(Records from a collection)

— Start —

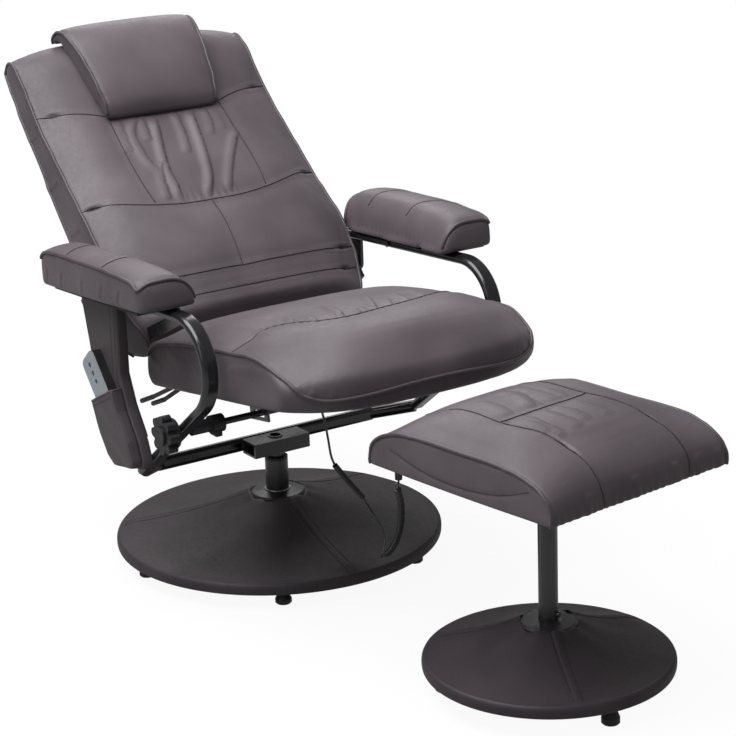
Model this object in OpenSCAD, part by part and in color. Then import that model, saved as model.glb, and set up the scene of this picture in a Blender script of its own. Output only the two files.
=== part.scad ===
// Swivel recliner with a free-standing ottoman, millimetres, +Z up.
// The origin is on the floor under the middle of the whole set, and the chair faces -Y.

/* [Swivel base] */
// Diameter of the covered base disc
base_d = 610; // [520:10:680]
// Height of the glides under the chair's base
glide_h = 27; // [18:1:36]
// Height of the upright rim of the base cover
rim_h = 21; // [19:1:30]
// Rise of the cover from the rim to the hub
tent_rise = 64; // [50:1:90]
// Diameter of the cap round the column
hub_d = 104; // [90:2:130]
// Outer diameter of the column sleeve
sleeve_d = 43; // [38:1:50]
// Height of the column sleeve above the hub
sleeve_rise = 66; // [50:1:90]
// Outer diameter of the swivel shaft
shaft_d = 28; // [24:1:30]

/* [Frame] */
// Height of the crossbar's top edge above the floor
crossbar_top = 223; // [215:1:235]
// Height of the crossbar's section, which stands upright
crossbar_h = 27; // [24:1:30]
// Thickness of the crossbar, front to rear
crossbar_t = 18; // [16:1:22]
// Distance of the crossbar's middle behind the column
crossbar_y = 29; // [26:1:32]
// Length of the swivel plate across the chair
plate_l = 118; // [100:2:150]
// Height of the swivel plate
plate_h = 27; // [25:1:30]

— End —
— Start —

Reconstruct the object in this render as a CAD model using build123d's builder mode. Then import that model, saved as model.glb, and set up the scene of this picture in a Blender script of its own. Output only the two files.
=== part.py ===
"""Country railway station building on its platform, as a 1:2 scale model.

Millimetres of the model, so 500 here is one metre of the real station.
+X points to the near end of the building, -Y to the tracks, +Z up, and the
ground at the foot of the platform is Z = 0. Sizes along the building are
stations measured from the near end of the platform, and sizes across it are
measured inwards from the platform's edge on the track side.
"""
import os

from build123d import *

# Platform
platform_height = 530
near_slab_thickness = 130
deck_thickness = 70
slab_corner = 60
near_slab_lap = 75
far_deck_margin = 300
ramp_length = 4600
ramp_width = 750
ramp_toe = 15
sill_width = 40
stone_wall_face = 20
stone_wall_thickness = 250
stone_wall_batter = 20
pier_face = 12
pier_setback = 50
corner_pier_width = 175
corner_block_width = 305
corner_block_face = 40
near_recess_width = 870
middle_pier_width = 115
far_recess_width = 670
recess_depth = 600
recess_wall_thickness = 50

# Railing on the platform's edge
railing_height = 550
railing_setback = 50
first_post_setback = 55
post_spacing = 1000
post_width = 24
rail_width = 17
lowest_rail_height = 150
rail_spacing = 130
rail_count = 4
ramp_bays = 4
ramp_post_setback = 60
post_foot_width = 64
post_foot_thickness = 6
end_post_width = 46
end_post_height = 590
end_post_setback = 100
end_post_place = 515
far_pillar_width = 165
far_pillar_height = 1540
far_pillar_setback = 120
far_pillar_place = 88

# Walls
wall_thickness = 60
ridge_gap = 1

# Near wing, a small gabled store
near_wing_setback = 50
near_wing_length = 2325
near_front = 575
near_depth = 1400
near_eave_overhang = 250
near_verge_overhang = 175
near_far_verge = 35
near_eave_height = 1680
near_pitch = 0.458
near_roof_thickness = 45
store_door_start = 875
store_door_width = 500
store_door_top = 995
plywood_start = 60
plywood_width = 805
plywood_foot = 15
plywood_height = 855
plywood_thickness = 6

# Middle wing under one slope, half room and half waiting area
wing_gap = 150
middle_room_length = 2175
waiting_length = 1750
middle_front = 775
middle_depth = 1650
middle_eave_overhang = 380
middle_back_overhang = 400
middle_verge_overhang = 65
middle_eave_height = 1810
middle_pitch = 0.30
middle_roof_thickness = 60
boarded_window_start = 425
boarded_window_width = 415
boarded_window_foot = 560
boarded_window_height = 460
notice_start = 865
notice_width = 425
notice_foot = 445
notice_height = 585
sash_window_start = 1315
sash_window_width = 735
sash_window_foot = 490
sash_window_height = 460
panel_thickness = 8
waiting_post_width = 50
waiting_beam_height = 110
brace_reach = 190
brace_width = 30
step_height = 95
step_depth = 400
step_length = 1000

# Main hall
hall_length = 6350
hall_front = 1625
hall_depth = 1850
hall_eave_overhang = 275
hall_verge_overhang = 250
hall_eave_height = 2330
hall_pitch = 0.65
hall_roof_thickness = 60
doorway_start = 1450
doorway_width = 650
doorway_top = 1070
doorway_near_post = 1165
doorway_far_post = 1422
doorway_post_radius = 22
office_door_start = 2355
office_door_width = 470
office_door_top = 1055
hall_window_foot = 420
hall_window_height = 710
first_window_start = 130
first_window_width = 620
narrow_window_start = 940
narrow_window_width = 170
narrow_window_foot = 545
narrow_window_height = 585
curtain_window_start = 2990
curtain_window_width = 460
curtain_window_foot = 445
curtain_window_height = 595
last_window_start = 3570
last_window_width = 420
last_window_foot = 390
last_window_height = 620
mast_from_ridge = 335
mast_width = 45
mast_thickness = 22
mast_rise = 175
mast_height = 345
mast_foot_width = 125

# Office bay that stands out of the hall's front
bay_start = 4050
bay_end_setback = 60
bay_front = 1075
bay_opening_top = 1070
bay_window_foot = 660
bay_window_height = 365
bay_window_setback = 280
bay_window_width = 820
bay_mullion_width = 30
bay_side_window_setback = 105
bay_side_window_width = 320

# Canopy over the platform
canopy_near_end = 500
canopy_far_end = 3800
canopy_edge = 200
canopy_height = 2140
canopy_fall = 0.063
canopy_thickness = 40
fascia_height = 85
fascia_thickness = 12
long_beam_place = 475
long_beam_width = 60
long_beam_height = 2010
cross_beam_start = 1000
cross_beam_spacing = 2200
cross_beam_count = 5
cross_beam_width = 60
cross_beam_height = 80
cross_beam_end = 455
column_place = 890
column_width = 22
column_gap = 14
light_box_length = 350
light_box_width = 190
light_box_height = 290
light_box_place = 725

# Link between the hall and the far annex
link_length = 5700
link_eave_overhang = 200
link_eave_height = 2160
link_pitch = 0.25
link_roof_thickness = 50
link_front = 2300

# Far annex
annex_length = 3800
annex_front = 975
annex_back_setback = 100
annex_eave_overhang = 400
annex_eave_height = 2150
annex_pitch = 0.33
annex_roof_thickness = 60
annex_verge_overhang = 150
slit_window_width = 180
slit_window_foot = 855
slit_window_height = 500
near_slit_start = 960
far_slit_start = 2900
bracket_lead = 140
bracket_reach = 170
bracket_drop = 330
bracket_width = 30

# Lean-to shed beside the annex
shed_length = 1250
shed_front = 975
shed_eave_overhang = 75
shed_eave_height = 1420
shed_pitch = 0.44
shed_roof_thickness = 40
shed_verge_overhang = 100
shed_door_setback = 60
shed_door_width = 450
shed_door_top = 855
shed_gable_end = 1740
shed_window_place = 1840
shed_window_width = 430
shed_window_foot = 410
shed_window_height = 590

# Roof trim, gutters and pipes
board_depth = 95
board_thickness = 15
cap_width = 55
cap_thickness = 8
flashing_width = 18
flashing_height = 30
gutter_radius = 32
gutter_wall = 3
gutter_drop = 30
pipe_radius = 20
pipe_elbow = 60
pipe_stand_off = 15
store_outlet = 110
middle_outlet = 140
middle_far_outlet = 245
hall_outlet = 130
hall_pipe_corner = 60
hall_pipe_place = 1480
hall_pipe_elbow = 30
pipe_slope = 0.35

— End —

WHAT NEEDS TO BE DONE>
Transcribe, exactly and without additions, the lines of the records above, beginning with the line that contains "Reconstruct the object" and ending with the line that contains "1:2 scale model.", both included.

TASK OUTPUT>
Reconstruct the object in this render as a CAD model using build123d's builder mode. Then import that model, saved as model.glb, and set up the scene of this picture in a Blender script of its own. Output only the two files.
=== part.py ===
"""Country railway station building on its platform, as a 1:2 scale model.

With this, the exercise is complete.